##### RECORDED INFORMATION

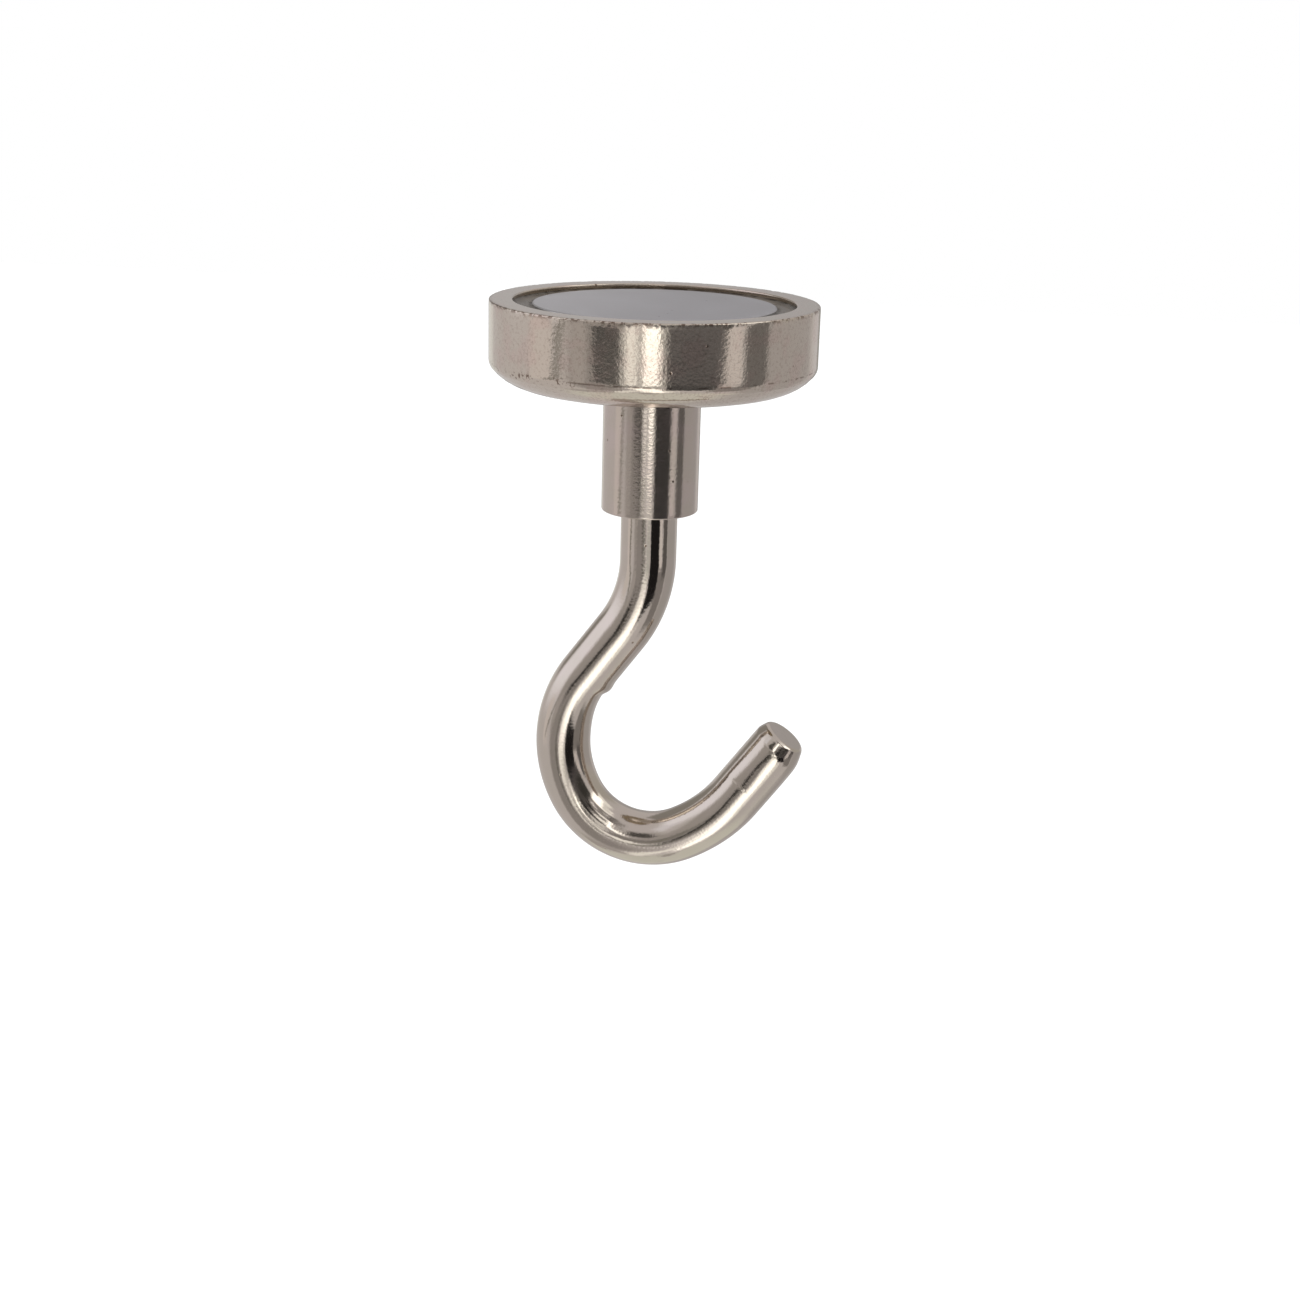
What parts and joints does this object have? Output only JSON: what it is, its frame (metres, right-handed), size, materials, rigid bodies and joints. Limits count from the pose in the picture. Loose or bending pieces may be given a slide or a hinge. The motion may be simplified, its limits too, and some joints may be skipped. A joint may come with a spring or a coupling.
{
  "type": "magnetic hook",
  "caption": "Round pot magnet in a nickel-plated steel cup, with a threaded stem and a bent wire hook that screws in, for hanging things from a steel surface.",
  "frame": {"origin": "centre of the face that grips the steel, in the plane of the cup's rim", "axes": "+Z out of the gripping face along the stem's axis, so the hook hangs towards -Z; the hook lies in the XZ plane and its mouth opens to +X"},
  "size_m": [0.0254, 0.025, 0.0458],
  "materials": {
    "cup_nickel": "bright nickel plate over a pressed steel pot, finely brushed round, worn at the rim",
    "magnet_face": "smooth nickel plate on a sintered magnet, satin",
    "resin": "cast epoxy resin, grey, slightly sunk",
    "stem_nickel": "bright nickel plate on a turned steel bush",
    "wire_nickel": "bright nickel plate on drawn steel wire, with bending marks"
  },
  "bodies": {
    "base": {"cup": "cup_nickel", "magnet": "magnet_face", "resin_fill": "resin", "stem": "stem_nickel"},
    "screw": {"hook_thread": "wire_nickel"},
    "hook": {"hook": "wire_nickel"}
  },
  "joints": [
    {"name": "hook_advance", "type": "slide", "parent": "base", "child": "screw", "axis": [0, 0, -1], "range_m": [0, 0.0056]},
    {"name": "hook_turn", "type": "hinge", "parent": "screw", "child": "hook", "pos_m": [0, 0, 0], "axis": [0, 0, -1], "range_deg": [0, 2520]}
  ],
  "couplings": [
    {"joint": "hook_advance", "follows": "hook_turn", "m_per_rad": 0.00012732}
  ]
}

##########

**TO DO**
Print the whole listing again, exactly.

**COMPLETE OUTPUT**
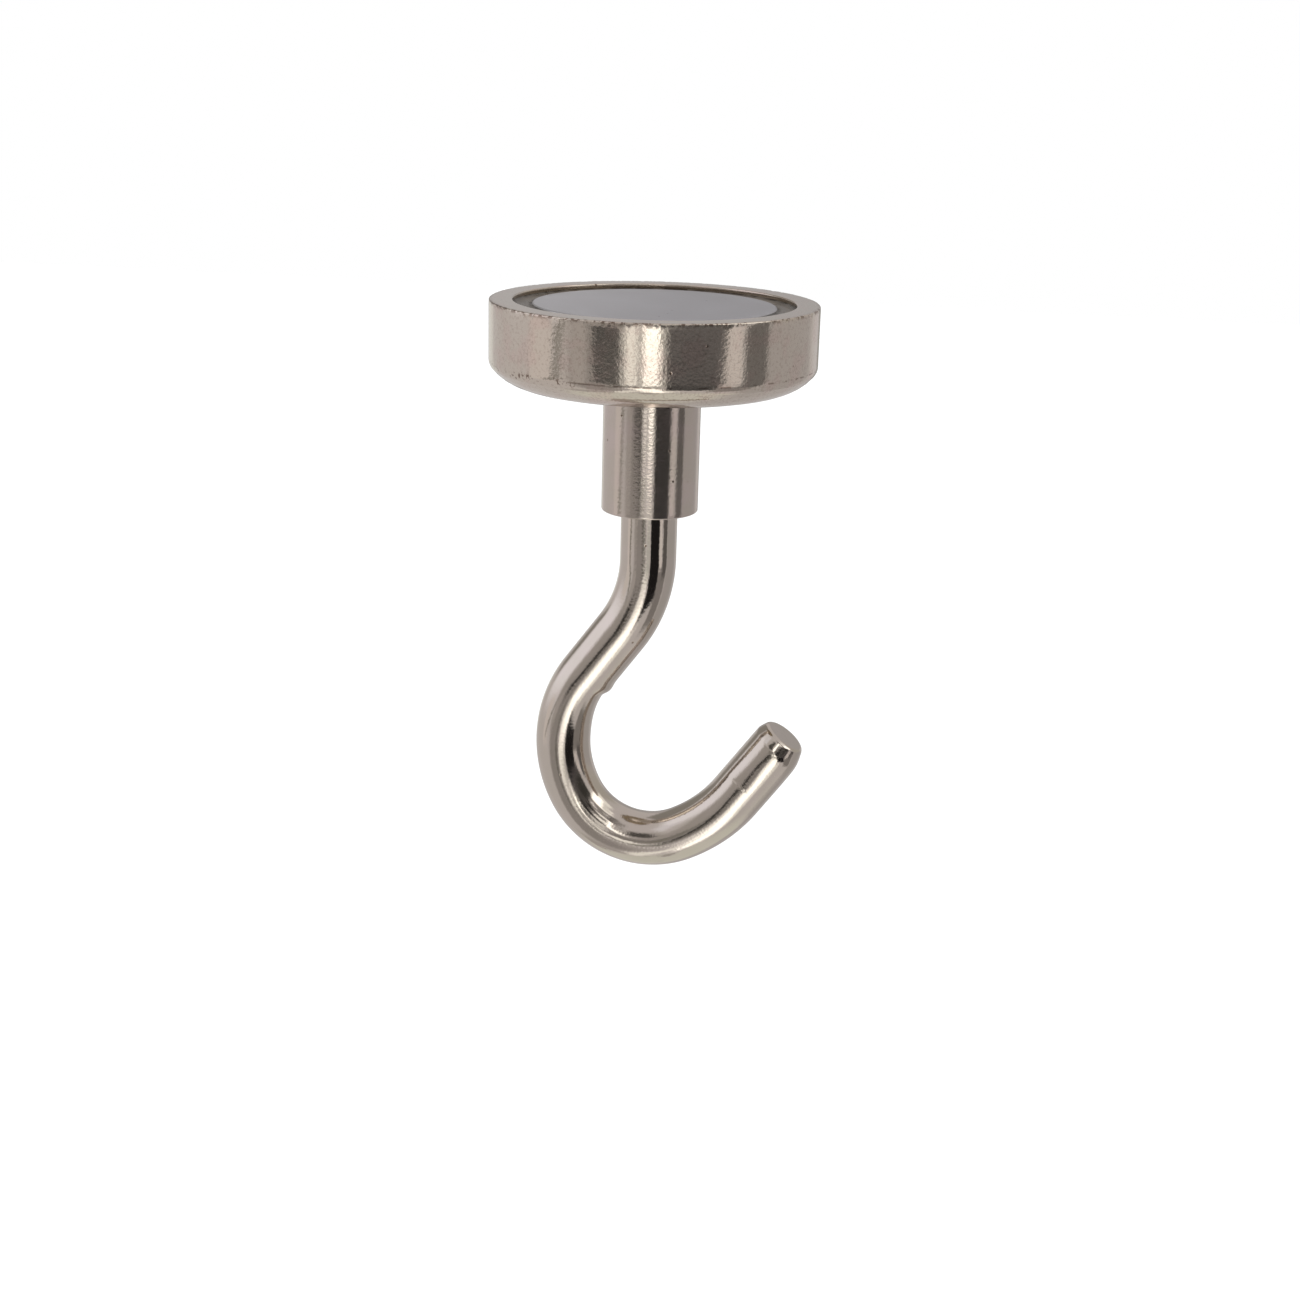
What parts and joints does this object have? Output only JSON: what it is, its frame (metres, right-handed), size, materials, rigid bodies and joints. Limits count from the pose in the picture. Loose or bending pieces may be given a slide or a hinge. The motion may be simplified, its limits too, and some joints may be skipped. A joint may come with a spring or a coupling.
{
  "type": "magnetic hook",
  "caption": "Round pot magnet in a nickel-plated steel cup, with a threaded stem and a bent wire hook that screws in, for hanging things from a steel surface.",
  "frame": {"origin": "centre of the face that grips the steel, in the plane of the cup's rim", "axes": "+Z out of the gripping face along the stem's axis, so the hook hangs towards -Z; the hook lies in the XZ plane and its mouth opens to +X"},
  "size_m": [0.0254, 0.025, 0.0458],
  "materials": {
    "cup_nickel": "bright nickel plate over a pressed steel pot, finely brushed round, worn at the rim",
    "magnet_face": "smooth nickel plate on a sintered magnet, satin",
    "resin": "cast epoxy resin, grey, slightly sunk",
    "stem_nickel": "bright nickel plate on a turned steel bush",
    "wire_nickel": "bright nickel plate on drawn steel wire, with bending marks"
  },
  "bodies": {
    "base": {"cup": "cup_nickel", "magnet": "magnet_face", "resin_fill": "resin", "stem": "stem_nickel"},
    "screw": {"hook_thread": "wire_nickel"},
    "hook": {"hook": "wire_nickel"}
  },
  "joints": [
    {"name": "hook_advance", "type": "slide", "parent": "base", "child": "screw", "axis": [0, 0, -1], "range_m": [0, 0.0056]},
    {"name": "hook_turn", "type": "hinge", "parent": "screw", "child": "hook", "pos_m": [0, 0, 0], "axis": [0, 0, -1], "range_deg": [0, 2520]}
  ],
  "couplings": [
    {"joint": "hook_advance", "follows": "hook_turn", "m_per_rad": 0.00012732}
  ]
}